Una pregunta sencilla que acarrea una respuesta no menos sencilla, a saber: detrás de la peseta había un Estado; tras el euro, por el contrario, no hay nada, absolutamente nada, solo raudales de empalagosa retórica voluntarista. Los territorios, con independencia de que estén separados o no por barreras estatales, presentan niveles de desarrollo económico asimétricos que tienen su explicación última en muy complejas razones de orden histórico. Ocurre en todas partes. Y no constituye ninguna noticia de última hora. Es del dominio público.

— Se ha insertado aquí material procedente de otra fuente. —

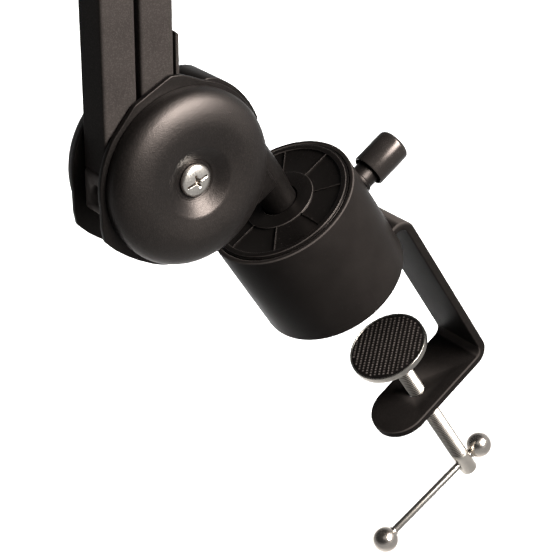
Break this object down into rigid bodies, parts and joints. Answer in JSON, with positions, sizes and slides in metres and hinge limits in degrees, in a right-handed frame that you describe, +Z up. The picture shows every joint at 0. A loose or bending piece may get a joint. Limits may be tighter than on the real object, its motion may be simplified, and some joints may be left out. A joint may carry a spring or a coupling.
{
  "type": "desktop microphone stand",
  "caption": "Desk-clamped microphone arm: swivelling drum base, domed yoke, two twin-bar spring arms and a tilting threaded fork.",
  "frame": {"origin": "centre of the base's underside, where its pad rests on the desk", "axes": "+Z up out of the desk, the clamp's back at +X beyond the desk's edge, the arms folding towards -X in the XZ plane"},
  "size_m": [0.4775, 0.068, 0.7408],
  "materials": {
    "black_paint": "fine textured satin black powder coat",
    "black_bar": "matt black anodised",
    "black_plastic": "smooth satin",
    "grey_plastic": "moulded, dull",
    "rubber": "matt, ribbed",
    "chrome": "polished",
    "nickel": "bright nickel plate",
    "steel": "zinc plated",
    "bronze": "sintered, oiled",
    "brass": "turned"
  },
  "bodies": {
    "base": {"base_housing": "black_paint", "top_lid": "black_paint", "bottom_cover": "steel", "desk_pad": "rubber", "stem_bush": "bronze", "c_bracket": "black_paint", "flange_screw_1": "steel", "flange_screw_2": "steel"},
    "brake": {"brake_plug": "brass"},
    "thumb": {"thumb_screw": "black_paint", "thumb_knob": "black_plastic"},
    "clip": {"pad_clip": "steel"},
    "pad": {"pad_cup": "nickel", "clamp_pad": "rubber"},
    "clamp_screw": {"clamp_rod": "nickel"},
    "handle": {"tommy_bar": "nickel", "bar_ball_1": "chrome", "bar_ball_2": "chrome"},
    "yoke": {"yoke_casting": "black_paint", "thrust_ring": "steel", "stem_bolt": "steel", "yoke_cover_front": "black_paint", "yoke_cover_back": "black_paint", "yoke_cover_screw_front": "chrome", "yoke_cover_screw_back": "chrome", "yoke_rear_pin": "steel", "yoke_front_pin": "steel"},
    "lower_rear": {"lower_rear_bar": "black_bar", "lower_rear_plug_near": "grey_plastic", "lower_rear_plug_far": "grey_plastic", "lower_rear_washer_front": "nickel", "lower_rear_washer_back": "nickel"},
    "lower_front": {"lower_front_bar": "black_bar", "lower_front_plug_near": "grey_plastic", "lower_front_plug_far": "grey_plastic", "lower_spring": "steel", "lower_spring_anchor": "steel", "stop_strip": "black_bar"},
    "elbow": {"elbow_casting": "black_paint", "elbow_lower_rear_pin": "steel", "elbow_lower_front_pin": "steel", "elbow_upper_rear_pin": "steel", "elbow_upper_front_pin": "steel", "elbow_cover_front": "black_paint", "elbow_cover_back": "black_paint", "elbow_cover_screw_front": "chrome", "elbow_cover_screw_back": "chrome"},
    "upper_rear": {"upper_rear_bar": "black_bar", "upper_rear_plug_near": "grey_plastic", "upper_rear_plug_far": "grey_plastic"},
    "upper_front": {"upper_front_bar": "black_bar", "upper_front_plug_near": "grey_plastic", "upper_front_plug_far": "grey_plastic", "upper_spring": "steel", "upper_spring_anchor": "steel"},
    "head": {"head_bracket": "black_paint", "head_rear_pin": "steel", "head_front_pin": "steel"},
    "fork": {"mic_fork": "black_paint", "tilt_knob": "black_plastic"}
  },
  "joints": [
    {"name": "base_swivel", "type": "hinge", "parent": "base", "child": "yoke", "pos_m": [0, 0, 0], "axis": [0, 0, 1], "continuous": true},
    {"name": "lower_arm", "type": "hinge", "parent": "yoke", "child": "lower_rear", "pos_m": [-0.05485, 0, 0.12018], "axis": [0, -1, 0], "range_deg": [-5, 98]},
    {"name": "lower_front_bar_turn", "type": "hinge", "parent": "yoke", "child": "lower_front", "pos_m": [-0.03068, 0, 0.12583], "axis": [0, -1, 0], "range_deg": [-5, 98]},
    {"name": "elbow_turn", "type": "hinge", "parent": "lower_rear", "child": "elbow", "pos_m": [0.15378, 0, 0.43778], "axis": [0, -1, 0], "range_deg": [-98, 5]},
    {"name": "upper_arm", "type": "hinge", "parent": "elbow", "child": "upper_rear", "pos_m": [0.15778, 0, 0.46879], "axis": [0, -1, 0], "range_deg": [-65, 39]},
    {"name": "upper_front_bar_turn", "type": "hinge", "parent": "elbow", "child": "upper_front", "pos_m": [0.16827, 0, 0.49128], "axis": [0, -1, 0], "range_deg": [-65, 39]},
    {"name": "head_turn", "type": "hinge", "parent": "upper_rear", "child": "head", "pos_m": [-0.21392, 0, 0.54779], "axis": [0, -1, 0], "range_deg": [-39, 65]},
    {"name": "mic_tilt", "type": "hinge", "parent": "head", "child": "fork", "pos_m": [-0.25467, 0, 0.55904], "axis": [0, -1, 0], "range_deg": [-95, 40]},
    {"name": "brake_travel", "type": "slide", "parent": "base", "child": "brake", "axis": [1, 0, 0], "range_m": [0, 0.002]},
    {"name": "thumb_screw_turn", "type": "hinge", "parent": "brake", "child": "thumb", "pos_m": [0, 0, 0.0295], "axis": [1, 0, 0], "range_deg": [0, 720.4]},
    {"name": "clamp_travel", "type": "slide", "parent": "base", "child": "clip", "axis": [0, 0, 1], "range_m": [-0.02401, 0.05151]},
    {"name": "clamp_screw_turn", "type": "hinge", "parent": "clip", "child": "clamp_screw", "pos_m": [0.0035, 0, 0], "axis": [0, 0, 1], "range_deg": [-6912, 14832]},
    {"name": "pad_tilt", "type": "hinge", "parent": "clip", "child": "pad", "pos_m": [0.0035, 0, -0.062], "axis": [0, 1, 0], "range_deg": [-8, 8]},
    {"name": "handle_slide", "type": "slide", "parent": "clamp_screw", "child": "handle", "axis": [-0.9983, 0.0584, 0], "range_m": [-0.0448, 0]}
  ],
  "couplings": [
    {"joint": "lower_front_bar_turn", "follows": "lower_arm", "ratio": 1},
    {"joint": "elbow_turn", "follows": "lower_arm", "ratio": -1},
    {"joint": "upper_front_bar_turn", "follows": "upper_arm", "ratio": 1},
    {"joint": "head_turn", "follows": "upper_arm", "ratio": -1},
    {"joint": "thumb_screw_turn", "follows": "brake_travel", "rad_per_m": 6283.2},
    {"joint": "clamp_travel", "follows": "clamp_screw_turn", "m_per_rad": 0.00019894}
  ]
}
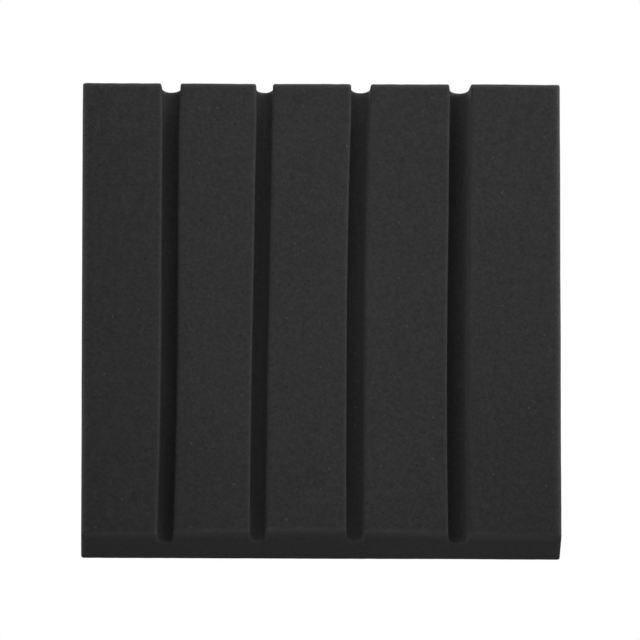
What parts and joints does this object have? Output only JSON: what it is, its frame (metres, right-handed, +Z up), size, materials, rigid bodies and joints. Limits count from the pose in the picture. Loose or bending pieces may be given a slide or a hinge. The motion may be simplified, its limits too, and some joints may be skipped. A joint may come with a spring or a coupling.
{
  "type": "acoustic foam panel",
  "caption": "Square sound-absorbing foam tile with round-bottomed grooves down its front and peel-off adhesive mounting tabs on its back.",
  "frame": {"origin": "middle of the wall side: the centre of the outer face of the middle tab's release liner", "axes": "+Z up along the grooves as hung, -Y out of the grooved front into the room, +Y towards the wall, +X to the right seen from the front"},
  "size_m": [0.3048, 0.052, 0.3048],
  "materials": {
    "charcoal_foam": "matte",
    "foam_tape": "matte",
    "liner_paper": "satin"
  },
  "bodies": {
    "root": {"foam_panel": "charcoal_foam", "mounting_tab_middle": "foam_tape", "release_liner_middle": "liner_paper", "mounting_tab_top_left": "foam_tape", "release_liner_top_left": "liner_paper", "mounting_tab_top_right": "foam_tape", "release_liner_top_right": "liner_paper", "mounting_tab_bottom_left": "foam_tape", "release_liner_bottom_left": "liner_paper", "mounting_tab_bottom_right": "foam_tape", "release_liner_bottom_right": "liner_paper"}
  },
  "joints": []
}
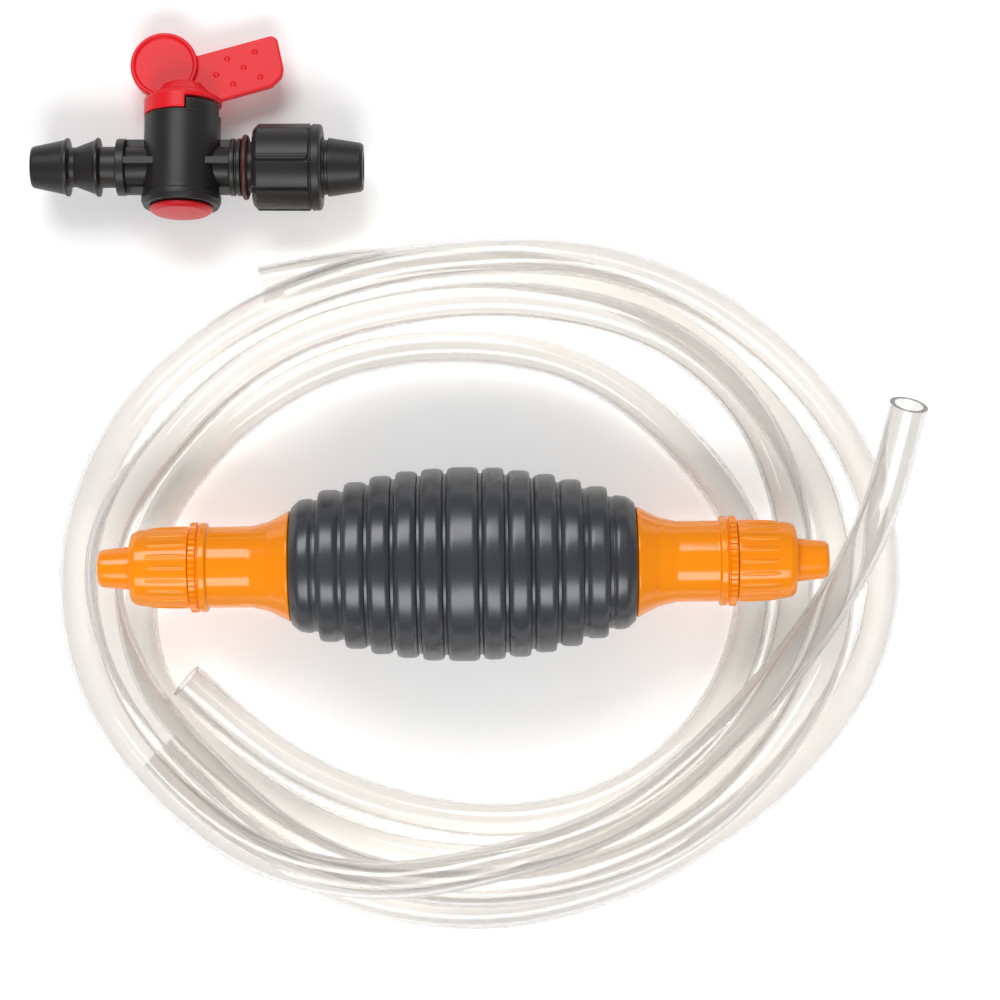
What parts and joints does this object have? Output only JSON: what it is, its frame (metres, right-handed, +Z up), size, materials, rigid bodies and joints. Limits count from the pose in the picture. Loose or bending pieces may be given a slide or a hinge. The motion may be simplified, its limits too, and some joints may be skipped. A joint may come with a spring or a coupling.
{
  "type": "hand siphon pump kit",
  "caption": "Hand squeeze pump with ribbed rubber bulb and union fittings, loose clear hoses in a flat coil, and an in-line barbed flow valve.",
  "frame": {"origin": "middle of the footprint of the pump and valve, on the surface the kit lies on; the loose hoses are left out of that box", "axes": "+X from the pump's inlet to its outlet, +Y from the pump towards the valve, +Z up"},
  "size_m": [0.2789, 0.2866, 0.0602],
  "materials": {
    "bulb_rubber": "satin dark grey rubber",
    "orange_plastic": "glossy moulded orange plastic",
    "seal_rubber": "matt black seal rubber",
    "white_plastic": "natural white plastic",
    "ball_plastic": "smooth white plastic",
    "clear_pvc": "clear flexible PVC",
    "black_plastic": "fine-grained black plastic",
    "red_plastic": "satin coral red plastic"
  },
  "bodies": {
    "pump": {"bulb": "bulb_rubber", "inlet_bell": "orange_plastic", "outlet_bell": "orange_plastic", "inlet_valve_seat": "white_plastic", "outlet_valve_seat": "white_plastic", "inlet_ball_cage": "white_plastic", "outlet_ball_cage": "white_plastic", "suction_hose": "clear_pvc", "discharge_hose": "clear_pvc", "valve_body": "black_plastic"},
    "inlet_tail": {"inlet_spigot": "orange_plastic", "inlet_washer": "seal_rubber"},
    "inlet_union_nut": {"inlet_nut": "orange_plastic"},
    "outlet_tail": {"outlet_spigot": "orange_plastic", "outlet_washer": "seal_rubber"},
    "outlet_union_nut": {"outlet_nut": "orange_plastic"},
    "inlet_float": {"inlet_ball": "ball_plastic"},
    "outlet_float": {"outlet_ball": "ball_plastic"},
    "valve_key": {"valve_lever": "red_plastic", "valve_plug": "red_plastic", "plug_o_ring_upper": "seal_rubber", "plug_o_ring_lower": "seal_rubber"},
    "valve_seal": {"thread_o_ring": "seal_rubber"},
    "valve_lock_nut": {"lock_nut": "black_plastic"}
  },
  "joints": [
    {"name": "inlet_nut_travel", "type": "slide", "parent": "pump", "child": "inlet_tail", "axis": [-1, 0, 0], "range_m": [0, 0.0041]},
    {"name": "inlet_nut_turn", "type": "hinge", "parent": "inlet_tail", "child": "inlet_union_nut", "pos_m": [0.01084, -0.06986, 0.0301], "axis": [-1, 0, 0], "range_deg": [0, 720]},
    {"name": "outlet_nut_travel", "type": "slide", "parent": "pump", "child": "outlet_tail", "axis": [1, 0, 0], "range_m": [0, 0.0041]},
    {"name": "outlet_nut_turn", "type": "hinge", "parent": "outlet_tail", "child": "outlet_union_nut", "pos_m": [0.01084, -0.06986, 0.0301], "axis": [1, 0, 0], "range_deg": [0, 720]},
    {"name": "inlet_ball_lift", "type": "slide", "parent": "pump", "child": "inlet_float", "axis": [1, 0, 0], "range_m": [0, 0.003]},
    {"name": "outlet_ball_lift", "type": "slide", "parent": "pump", "child": "outlet_float", "axis": [1, 0, 0], "range_m": [0, 0.003]},
    {"name": "valve_lever_turn", "type": "hinge", "parent": "pump", "child": "valve_key", "pos_m": [-0.07686, 0.05644, 0.01556], "axis": [-0.0124, -0.9873, 0.1582], "range_deg": [0, 90]},
    {"name": "lock_nut_travel", "type": "slide", "parent": "pump", "child": "valve_seal", "axis": [0.9999, -0.0126, 0], "range_m": [0, 0.0081]},
    {"name": "lock_nut_turn", "type": "hinge", "parent": "valve_seal", "child": "valve_lock_nut", "pos_m": [-0.07686, 0.05644, 0.01556], "axis": [0.9999, -0.0126, 0], "range_deg": [0, 1440]}
  ],
  "couplings": [
    {"joint": "inlet_nut_travel", "follows": "inlet_nut_turn", "m_per_rad": 0.00031831},
    {"joint": "outlet_nut_travel", "follows": "outlet_nut_turn", "m_per_rad": 0.00031831},
    {"joint": "lock_nut_travel", "follows": "lock_nut_turn", "m_per_rad": 0.00031831}
  ]
}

Consecuencia de ello, Cataluña siempre obtuvo un superávit comercial con Extremadura, igual que Madrid con, por ejemplo, Murcia. Pero, tal como se acaba de decir ahí arriba, los desajustes permanentes entre las balanzas comerciales de Cataluña y Extremadura, Madrid o Murcia nunca llevaron a que estallara la que hemos convenido en llamar Zona Peseta. Cataluña, pues, siempre presentaba un superávit y Extremadura, por su parte, también siempre un déficit. Y como eso era inviable a largo plazo, como se antoja radicalmente imposible que se sostuviera una situación tal de modo permanente, la única explicación a que nuestros padres, abuelos y bisabuelos guardaran rubias en sus bolsillos, y sin mayor preocupación por el asunto, nos remite a la intervención reequilibradora de ese Estado que, a diferencia del euro, sí poseyó la peseta durante toda su existencia. ¿Y qué hizo entonces el Estado para soldar la coexistencia bajo una misma divisa de regiones con niveles de desarrollo muy desiguales?

Por un lado, y como todos los Estados soberanos, permitió las migraciones interiores. Así, y durante casi cien años, hubo en España un flujo constante de personas desde las regiones deficitarias hacia las excedentarias. Y cuando esos trasiegos domésticos de población se quisieron frenar, la única manera políticamente viable para mantener a las poblaciones emisoras fijadas a sus territorios de origen fue a través de las transferencias fiscales entre las regiones ricas y las menos ricas, eso que tanto irrita a los nuestros holandeses con barretina. Igual ocurre, por lo demás, en todas partes. California, por ejemplo, paga en gran medida la factura del seguro de desempleo y de la medicina pública de Arizona. Si no lo hiciera, el dólar norteamericano ya no existiría a estas horas. Las tensiones interminables entre los socios de la Zona Euro, esa contienda ya institucionalizada entre el Norte y el Sur, no apela a una querella filosófica entre buenos solidarios y malos egoístas, sino a, en el fondo, una muy prosaica cuestión de escala técnica. Ocurre que la unificación monetaria empujó a las grandes empresas del Norte, desde siempre más eficientes y de mayor tamaño que las del Sur, a ampliar aún mucho más el tamaño de sus plantas productivas a fin de poder satisfacer a la nueva demanda. Una transformación que les hizo ganar todavía más productividad diferencial en relación a sus competidores del Sur. Lejos de orientarnos hacia la convergencia gradual, la implantación del euro tuvo como efecto casi inmediato justo el contrario, un progresivo distanciamiento entre Norte y Sur. Y, aunque parezca increíble, nadie en la cabina de mandos de Bruselas fue capaz de prever que eso era lo que iba a ocurrir. Ninguna. Y el euro no será la excepción.